Selain menyoroti aktivitas tambang ilegal, Abdunnur juga mengkritik Kementerian Kehutanan yang dinilai abai dalam bertindak.
“Kami kirim surat sejak tahun lalu, tapi tidak ada respons. Begitu hutan rusak, baru semuanya ribut. Kami tidak mau lempar tanggung jawab, tapi ini fakta,” tandasnya.
Fakta itu juga diungkap oleh Komisi II DPRD Samarinda dalam inspeksi mendadak (sidak) ke lokasi, tepatnya di Kelurahan Tanah Merah, Samarinda Utara, Rabu (9/4/2025) sore.
Anggota Komisi II, Viktor Yuan, mengungkapkan kekecewaannya atas kondisi pembabatan hutan secara ilegal.

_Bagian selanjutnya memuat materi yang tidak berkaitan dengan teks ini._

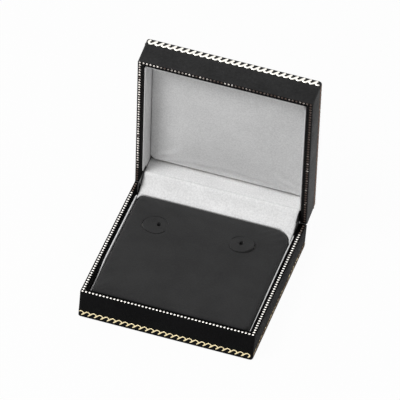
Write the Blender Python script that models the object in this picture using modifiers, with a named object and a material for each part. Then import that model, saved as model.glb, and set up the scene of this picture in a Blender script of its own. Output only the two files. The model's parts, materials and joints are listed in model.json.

“Ini sudah keterlaluan. Kawasan pendidikan, kawasan konservasi, dijadikan lahan tambang ilegal. Kami bersama perwakilan masyarakat adat Dayak Kaltim meninjau langsung, dan faktanya nyata: ada alat berat, ada aktivitas,” ujarnya.

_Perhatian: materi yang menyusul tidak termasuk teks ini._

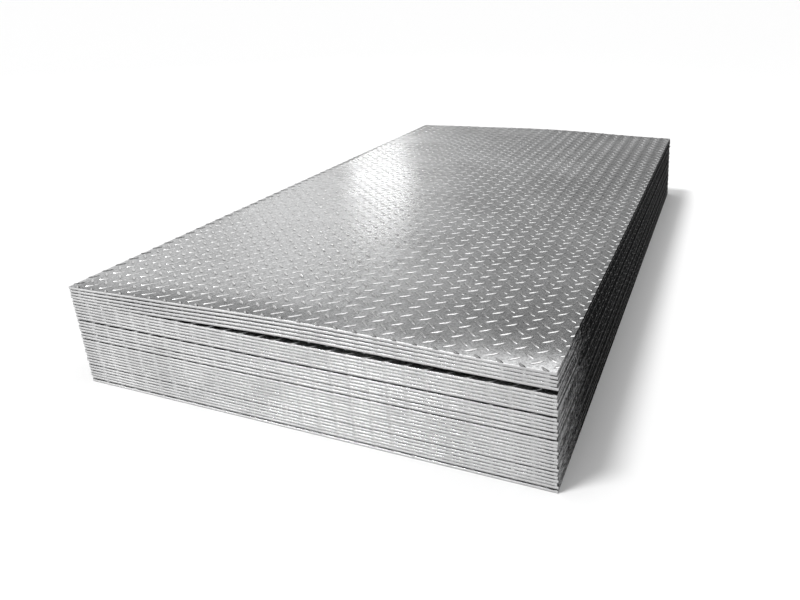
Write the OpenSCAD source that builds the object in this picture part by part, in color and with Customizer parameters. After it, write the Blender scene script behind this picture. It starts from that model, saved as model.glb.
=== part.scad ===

Viktor menilai aktivitas tambang itu tidak bisa dibiarkan dan mendesak aparat penegak hukum segera mencari dan menagkap pelaku.
“Jangan hanya lihat spanduk atau polisi tidur yang dipasang mahasiswa. Harus ada penindakan! Gakkum harus turun, pelaku harus diproses hukum,” tegasnya.
Komisi II juga menyarankan agar pengawasan kawasan dilakukan lebih ketat, bahkan menggunakan drone setiap hari untuk mengawasi dan memantau jika perlu.
“Itu tidak mahal. Drone bisa dikendalikan satu dua orang. Ini bukan kawasan bandara, tidak ada alasan untuk tidak mengawasi,” tambahnya.
Ia menyebut aktivitas penambangan di kawasan pendidikan itu sebagai bentuk darurat tambang.
“Kita sepakat 2026 tak ada lagi tambang di Samarinda. Tapi kenyataannya, saat ini Samarinda justru dikepung tambang ilegal,” tutupnya.